§ **Exercise brief**: Return, word for word, the lines from the line holding "Continue the OpenSCAD" through the line holding "points = [vertex.co". Include both end lines and no others.

3D code data
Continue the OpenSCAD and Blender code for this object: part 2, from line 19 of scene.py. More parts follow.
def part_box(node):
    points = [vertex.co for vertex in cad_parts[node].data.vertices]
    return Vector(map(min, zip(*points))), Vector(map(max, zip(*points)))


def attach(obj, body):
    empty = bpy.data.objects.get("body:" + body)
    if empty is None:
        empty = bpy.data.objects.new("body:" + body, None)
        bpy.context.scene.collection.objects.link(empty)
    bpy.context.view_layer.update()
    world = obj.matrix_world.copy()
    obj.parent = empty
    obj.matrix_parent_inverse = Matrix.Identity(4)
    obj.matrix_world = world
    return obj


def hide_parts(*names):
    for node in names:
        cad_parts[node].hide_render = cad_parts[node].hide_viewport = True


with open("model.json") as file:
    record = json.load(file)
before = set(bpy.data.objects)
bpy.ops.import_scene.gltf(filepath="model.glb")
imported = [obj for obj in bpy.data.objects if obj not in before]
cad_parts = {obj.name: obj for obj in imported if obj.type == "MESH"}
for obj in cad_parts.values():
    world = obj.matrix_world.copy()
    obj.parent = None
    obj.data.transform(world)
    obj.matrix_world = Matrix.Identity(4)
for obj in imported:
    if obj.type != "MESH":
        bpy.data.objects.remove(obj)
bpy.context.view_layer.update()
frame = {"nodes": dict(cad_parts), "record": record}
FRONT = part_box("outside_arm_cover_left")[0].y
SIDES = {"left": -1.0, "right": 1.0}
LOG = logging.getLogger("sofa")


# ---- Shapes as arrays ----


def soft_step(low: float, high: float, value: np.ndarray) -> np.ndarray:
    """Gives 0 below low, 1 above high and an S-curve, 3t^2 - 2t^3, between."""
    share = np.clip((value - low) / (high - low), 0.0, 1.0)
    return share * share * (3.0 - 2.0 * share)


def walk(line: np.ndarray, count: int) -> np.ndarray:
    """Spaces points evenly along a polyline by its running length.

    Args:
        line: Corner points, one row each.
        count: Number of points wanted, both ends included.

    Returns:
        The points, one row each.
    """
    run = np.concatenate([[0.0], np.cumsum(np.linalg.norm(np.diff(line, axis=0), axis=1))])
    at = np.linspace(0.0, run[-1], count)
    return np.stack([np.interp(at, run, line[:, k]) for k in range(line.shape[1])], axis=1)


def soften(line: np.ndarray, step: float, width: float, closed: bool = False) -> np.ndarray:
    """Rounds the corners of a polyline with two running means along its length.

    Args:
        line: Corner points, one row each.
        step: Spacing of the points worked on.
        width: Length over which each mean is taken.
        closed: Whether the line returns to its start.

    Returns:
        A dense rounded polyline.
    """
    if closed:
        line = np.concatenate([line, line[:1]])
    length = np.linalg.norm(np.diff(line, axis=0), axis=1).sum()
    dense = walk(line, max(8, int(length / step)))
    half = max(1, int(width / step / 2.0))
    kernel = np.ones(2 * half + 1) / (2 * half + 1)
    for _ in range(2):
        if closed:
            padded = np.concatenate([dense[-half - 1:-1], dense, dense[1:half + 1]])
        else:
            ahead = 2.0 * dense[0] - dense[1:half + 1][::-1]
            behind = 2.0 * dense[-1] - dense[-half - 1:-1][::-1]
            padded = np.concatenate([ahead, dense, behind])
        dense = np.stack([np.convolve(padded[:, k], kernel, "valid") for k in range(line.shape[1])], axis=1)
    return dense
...
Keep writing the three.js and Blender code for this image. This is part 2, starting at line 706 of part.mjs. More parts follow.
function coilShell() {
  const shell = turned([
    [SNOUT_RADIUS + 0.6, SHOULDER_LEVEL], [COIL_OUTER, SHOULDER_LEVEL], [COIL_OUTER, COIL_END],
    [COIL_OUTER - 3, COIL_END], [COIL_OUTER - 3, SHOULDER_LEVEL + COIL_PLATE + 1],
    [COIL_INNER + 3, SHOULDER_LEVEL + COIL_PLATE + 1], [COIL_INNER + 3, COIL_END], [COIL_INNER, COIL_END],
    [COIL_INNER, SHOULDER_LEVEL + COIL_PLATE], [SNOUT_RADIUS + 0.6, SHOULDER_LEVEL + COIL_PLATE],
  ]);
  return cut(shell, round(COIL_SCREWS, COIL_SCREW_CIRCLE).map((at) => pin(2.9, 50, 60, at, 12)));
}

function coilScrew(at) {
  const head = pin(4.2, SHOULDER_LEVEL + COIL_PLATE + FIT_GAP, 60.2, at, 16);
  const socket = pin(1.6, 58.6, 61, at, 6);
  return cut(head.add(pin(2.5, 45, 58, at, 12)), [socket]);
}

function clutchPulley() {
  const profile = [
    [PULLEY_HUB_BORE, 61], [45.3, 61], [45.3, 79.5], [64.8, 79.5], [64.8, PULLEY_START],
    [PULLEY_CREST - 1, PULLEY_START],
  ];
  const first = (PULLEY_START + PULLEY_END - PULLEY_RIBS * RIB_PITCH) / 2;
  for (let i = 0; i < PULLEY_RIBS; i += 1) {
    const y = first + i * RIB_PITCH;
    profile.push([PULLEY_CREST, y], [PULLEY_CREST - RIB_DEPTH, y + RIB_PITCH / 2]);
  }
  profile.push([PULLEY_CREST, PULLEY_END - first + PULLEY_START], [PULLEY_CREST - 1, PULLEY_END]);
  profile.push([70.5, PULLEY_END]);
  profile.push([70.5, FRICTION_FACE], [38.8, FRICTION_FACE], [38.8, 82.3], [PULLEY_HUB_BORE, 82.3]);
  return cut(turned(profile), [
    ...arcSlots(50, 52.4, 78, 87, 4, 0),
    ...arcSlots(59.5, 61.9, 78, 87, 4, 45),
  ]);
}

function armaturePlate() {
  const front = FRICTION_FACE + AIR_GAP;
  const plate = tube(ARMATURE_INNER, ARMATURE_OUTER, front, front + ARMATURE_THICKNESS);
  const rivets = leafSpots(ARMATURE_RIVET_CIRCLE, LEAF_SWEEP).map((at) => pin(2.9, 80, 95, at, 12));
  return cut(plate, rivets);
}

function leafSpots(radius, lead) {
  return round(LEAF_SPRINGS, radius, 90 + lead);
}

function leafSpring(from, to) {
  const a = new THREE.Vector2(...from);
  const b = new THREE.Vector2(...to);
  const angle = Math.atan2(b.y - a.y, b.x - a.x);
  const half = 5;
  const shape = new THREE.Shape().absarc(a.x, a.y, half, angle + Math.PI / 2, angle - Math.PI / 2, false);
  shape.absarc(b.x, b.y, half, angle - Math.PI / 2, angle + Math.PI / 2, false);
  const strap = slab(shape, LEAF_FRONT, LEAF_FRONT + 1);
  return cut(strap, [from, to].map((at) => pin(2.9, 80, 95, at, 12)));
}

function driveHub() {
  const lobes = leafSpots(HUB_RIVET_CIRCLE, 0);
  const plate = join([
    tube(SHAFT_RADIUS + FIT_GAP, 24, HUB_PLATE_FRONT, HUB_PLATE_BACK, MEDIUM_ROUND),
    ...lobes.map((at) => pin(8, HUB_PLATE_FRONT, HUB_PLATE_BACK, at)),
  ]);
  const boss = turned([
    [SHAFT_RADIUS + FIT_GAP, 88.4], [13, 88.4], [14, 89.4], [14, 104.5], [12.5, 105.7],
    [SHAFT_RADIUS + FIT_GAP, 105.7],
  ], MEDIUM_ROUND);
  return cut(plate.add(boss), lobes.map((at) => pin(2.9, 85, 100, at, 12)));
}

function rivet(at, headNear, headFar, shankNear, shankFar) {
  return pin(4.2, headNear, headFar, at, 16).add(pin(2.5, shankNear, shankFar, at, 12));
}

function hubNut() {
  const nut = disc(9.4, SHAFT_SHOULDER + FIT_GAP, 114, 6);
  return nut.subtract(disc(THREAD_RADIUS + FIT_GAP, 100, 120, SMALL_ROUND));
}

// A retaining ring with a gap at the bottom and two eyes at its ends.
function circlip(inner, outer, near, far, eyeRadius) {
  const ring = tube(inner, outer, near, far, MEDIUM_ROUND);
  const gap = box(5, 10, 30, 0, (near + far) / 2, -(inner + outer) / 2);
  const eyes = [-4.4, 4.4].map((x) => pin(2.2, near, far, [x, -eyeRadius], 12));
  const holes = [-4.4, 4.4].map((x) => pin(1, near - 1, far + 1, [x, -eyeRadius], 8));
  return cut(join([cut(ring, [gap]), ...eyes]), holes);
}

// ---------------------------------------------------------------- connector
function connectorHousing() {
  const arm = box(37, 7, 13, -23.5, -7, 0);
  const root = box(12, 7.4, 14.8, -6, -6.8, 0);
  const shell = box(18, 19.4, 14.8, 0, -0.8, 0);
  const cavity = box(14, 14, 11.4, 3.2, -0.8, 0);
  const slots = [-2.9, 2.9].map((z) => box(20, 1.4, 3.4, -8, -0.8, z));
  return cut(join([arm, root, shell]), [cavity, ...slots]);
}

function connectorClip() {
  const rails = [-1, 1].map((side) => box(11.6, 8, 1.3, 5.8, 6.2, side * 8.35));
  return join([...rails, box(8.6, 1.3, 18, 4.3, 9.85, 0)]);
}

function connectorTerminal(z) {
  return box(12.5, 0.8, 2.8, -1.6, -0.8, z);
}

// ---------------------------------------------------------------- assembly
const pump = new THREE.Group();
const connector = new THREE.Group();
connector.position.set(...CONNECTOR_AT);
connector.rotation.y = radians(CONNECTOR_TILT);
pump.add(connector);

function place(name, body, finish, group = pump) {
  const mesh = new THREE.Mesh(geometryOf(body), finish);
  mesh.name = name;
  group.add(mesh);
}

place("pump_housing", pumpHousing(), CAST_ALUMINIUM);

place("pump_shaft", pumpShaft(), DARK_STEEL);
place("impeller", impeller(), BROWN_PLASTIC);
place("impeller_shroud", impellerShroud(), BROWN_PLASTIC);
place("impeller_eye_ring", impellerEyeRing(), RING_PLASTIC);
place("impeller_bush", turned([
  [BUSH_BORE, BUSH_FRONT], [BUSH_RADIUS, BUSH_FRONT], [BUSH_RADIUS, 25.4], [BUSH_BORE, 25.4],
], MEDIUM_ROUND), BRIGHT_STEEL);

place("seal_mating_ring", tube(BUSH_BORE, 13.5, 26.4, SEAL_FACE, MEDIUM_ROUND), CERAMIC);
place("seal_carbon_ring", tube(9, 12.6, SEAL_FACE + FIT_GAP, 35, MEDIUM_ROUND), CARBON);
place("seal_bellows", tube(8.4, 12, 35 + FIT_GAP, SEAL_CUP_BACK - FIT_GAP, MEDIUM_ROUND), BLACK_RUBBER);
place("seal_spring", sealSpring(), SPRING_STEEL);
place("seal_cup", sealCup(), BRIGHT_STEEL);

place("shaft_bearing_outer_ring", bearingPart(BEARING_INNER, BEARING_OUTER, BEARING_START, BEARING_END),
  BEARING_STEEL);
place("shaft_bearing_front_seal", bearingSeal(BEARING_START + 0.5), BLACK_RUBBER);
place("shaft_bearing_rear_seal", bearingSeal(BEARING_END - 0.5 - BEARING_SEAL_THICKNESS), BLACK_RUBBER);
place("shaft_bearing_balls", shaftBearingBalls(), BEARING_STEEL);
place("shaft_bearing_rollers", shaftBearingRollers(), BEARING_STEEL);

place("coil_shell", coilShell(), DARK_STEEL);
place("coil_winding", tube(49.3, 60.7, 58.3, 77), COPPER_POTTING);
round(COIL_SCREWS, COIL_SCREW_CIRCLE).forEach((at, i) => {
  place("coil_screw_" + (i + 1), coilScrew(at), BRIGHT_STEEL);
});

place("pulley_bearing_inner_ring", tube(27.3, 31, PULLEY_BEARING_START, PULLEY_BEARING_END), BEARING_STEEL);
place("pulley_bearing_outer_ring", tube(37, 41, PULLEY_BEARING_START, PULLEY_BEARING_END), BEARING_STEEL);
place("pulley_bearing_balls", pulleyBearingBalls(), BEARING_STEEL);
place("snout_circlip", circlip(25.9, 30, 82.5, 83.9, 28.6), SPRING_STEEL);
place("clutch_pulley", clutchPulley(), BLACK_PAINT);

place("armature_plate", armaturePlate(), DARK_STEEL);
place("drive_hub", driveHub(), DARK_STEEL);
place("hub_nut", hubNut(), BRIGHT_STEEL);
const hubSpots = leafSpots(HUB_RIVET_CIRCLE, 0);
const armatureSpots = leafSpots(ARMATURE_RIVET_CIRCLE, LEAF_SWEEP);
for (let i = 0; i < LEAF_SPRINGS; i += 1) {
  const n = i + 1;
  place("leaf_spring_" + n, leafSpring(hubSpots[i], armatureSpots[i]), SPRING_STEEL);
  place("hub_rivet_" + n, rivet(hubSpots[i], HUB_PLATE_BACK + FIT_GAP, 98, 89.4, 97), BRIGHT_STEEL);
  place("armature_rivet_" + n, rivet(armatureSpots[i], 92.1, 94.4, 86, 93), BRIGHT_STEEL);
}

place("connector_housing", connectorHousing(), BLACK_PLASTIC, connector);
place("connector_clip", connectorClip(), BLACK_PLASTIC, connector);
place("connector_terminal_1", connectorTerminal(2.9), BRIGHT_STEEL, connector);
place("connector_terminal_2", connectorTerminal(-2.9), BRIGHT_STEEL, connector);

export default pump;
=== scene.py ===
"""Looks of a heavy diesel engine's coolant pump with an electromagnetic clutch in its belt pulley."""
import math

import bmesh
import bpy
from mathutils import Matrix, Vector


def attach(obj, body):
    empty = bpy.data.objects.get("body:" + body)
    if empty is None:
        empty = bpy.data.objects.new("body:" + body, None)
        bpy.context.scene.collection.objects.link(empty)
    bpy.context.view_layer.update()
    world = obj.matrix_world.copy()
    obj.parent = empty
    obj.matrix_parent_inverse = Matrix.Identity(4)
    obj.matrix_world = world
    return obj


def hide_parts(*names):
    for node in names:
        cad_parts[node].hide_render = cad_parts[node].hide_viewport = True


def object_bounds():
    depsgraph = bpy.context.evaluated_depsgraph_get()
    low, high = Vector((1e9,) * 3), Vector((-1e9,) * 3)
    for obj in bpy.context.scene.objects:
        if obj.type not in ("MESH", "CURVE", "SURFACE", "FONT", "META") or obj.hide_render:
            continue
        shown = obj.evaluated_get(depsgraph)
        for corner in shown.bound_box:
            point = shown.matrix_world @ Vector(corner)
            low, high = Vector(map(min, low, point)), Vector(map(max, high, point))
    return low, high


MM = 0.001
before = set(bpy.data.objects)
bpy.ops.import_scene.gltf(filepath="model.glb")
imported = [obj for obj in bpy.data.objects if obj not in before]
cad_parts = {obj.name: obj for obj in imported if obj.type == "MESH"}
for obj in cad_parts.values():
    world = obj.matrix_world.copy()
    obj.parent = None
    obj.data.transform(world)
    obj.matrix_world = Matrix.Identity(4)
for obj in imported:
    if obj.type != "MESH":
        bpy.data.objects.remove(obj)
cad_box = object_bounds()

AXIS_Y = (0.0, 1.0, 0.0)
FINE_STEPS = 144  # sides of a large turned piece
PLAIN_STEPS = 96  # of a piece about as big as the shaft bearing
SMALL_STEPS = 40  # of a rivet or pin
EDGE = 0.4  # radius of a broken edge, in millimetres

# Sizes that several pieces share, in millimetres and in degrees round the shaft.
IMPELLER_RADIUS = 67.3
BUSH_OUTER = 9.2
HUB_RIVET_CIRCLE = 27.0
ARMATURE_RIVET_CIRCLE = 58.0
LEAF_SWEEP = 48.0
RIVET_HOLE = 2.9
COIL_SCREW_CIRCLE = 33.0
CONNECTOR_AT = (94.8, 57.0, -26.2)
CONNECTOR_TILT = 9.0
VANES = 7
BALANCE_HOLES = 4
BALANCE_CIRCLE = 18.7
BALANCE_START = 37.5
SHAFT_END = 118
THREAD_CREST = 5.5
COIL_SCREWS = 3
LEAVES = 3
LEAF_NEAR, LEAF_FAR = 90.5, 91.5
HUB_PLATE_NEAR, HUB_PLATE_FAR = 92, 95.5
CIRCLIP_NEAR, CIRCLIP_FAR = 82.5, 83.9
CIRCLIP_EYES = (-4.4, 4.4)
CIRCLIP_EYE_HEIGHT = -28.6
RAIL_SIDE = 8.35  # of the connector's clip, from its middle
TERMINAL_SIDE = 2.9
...
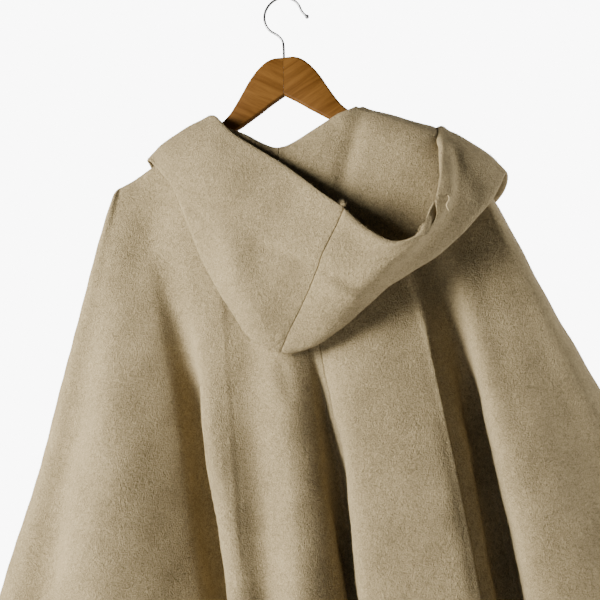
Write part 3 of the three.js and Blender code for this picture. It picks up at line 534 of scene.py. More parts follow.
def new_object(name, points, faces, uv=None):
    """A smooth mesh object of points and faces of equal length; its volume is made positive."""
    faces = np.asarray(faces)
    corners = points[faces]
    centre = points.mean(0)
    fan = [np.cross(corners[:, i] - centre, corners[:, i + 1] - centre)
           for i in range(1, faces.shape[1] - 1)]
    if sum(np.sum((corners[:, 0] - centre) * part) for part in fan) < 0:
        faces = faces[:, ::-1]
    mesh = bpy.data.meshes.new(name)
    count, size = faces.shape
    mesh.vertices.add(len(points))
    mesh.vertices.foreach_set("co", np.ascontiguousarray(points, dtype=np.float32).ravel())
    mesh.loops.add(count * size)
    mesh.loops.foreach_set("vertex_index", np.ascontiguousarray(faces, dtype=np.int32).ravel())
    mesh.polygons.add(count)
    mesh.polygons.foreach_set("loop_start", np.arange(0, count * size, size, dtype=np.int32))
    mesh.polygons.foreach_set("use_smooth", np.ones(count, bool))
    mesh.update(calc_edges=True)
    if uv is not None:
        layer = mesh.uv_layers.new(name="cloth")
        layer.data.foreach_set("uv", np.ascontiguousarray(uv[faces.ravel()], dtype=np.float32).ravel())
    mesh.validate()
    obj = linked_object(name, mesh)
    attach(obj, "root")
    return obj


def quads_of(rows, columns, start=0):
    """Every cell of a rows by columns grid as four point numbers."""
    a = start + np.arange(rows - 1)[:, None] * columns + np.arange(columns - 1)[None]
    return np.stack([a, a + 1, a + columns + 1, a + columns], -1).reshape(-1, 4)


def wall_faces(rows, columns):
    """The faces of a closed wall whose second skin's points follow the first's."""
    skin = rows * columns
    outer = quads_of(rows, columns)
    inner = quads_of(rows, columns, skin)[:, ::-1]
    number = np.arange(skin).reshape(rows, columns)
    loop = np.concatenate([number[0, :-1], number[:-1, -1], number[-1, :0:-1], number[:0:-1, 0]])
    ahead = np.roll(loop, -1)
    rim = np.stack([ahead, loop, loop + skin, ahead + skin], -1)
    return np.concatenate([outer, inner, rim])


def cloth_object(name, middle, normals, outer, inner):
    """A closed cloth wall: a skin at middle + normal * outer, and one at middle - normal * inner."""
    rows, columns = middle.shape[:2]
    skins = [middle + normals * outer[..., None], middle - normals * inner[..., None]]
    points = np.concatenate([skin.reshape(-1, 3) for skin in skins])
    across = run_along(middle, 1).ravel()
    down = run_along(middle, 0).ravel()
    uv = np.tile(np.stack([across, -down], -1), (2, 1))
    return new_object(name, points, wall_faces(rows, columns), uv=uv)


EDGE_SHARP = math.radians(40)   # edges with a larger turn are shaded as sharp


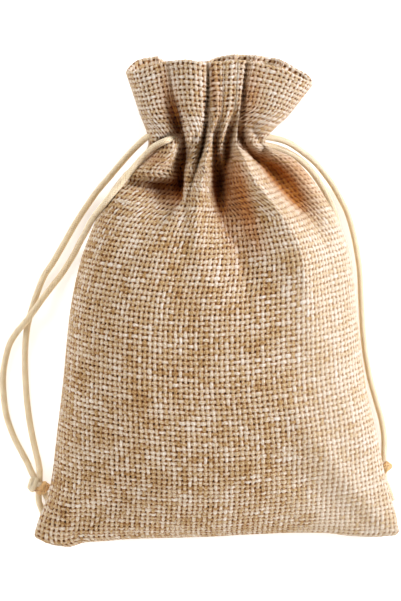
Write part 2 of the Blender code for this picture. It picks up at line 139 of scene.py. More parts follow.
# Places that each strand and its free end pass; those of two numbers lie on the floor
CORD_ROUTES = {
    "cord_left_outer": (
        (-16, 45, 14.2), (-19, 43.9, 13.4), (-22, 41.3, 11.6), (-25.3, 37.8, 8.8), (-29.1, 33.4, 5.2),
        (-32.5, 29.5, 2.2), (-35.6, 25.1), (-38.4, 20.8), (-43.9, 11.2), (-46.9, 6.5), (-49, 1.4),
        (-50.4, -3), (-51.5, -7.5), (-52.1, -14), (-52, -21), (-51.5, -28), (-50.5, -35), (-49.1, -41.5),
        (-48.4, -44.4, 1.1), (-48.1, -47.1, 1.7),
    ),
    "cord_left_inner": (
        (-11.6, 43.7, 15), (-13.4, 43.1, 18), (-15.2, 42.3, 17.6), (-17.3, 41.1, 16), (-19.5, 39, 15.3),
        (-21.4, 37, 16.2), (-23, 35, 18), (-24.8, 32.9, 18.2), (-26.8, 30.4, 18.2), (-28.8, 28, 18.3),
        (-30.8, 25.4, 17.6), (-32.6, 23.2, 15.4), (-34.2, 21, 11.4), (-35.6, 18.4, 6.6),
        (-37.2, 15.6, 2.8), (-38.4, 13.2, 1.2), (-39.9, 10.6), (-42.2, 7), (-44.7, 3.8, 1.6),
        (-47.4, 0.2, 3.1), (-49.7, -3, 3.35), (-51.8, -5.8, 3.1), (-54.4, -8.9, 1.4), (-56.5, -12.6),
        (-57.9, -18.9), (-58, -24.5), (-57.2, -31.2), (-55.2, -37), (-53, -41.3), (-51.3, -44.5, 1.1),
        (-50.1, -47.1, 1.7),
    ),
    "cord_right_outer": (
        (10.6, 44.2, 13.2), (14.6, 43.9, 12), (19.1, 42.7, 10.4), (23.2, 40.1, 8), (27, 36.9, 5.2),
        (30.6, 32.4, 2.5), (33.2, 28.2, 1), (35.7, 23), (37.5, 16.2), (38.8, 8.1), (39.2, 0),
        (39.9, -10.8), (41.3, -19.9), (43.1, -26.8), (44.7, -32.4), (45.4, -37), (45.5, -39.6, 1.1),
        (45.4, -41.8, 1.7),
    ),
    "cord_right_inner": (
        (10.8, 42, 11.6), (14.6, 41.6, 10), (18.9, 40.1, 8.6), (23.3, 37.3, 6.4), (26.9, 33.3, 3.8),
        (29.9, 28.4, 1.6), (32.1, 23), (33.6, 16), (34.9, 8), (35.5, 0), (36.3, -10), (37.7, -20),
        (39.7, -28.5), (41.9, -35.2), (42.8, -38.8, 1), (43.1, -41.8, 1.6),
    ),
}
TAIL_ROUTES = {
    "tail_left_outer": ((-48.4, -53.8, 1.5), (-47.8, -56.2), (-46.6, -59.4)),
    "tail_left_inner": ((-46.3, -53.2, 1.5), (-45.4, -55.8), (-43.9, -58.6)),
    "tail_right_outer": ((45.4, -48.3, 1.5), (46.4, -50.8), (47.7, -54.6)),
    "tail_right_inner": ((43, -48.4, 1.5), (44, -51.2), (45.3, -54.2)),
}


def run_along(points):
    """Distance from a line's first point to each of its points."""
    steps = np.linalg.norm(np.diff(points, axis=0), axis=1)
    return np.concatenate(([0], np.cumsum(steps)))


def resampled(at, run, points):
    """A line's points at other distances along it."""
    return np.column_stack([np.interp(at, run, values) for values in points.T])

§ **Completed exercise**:
Continue the OpenSCAD and Blender code for this object: part 2, from line 19 of scene.py. More parts follow.
def part_box(node):
    points = [vertex.co for vertex in cad_parts[node].data.vertices]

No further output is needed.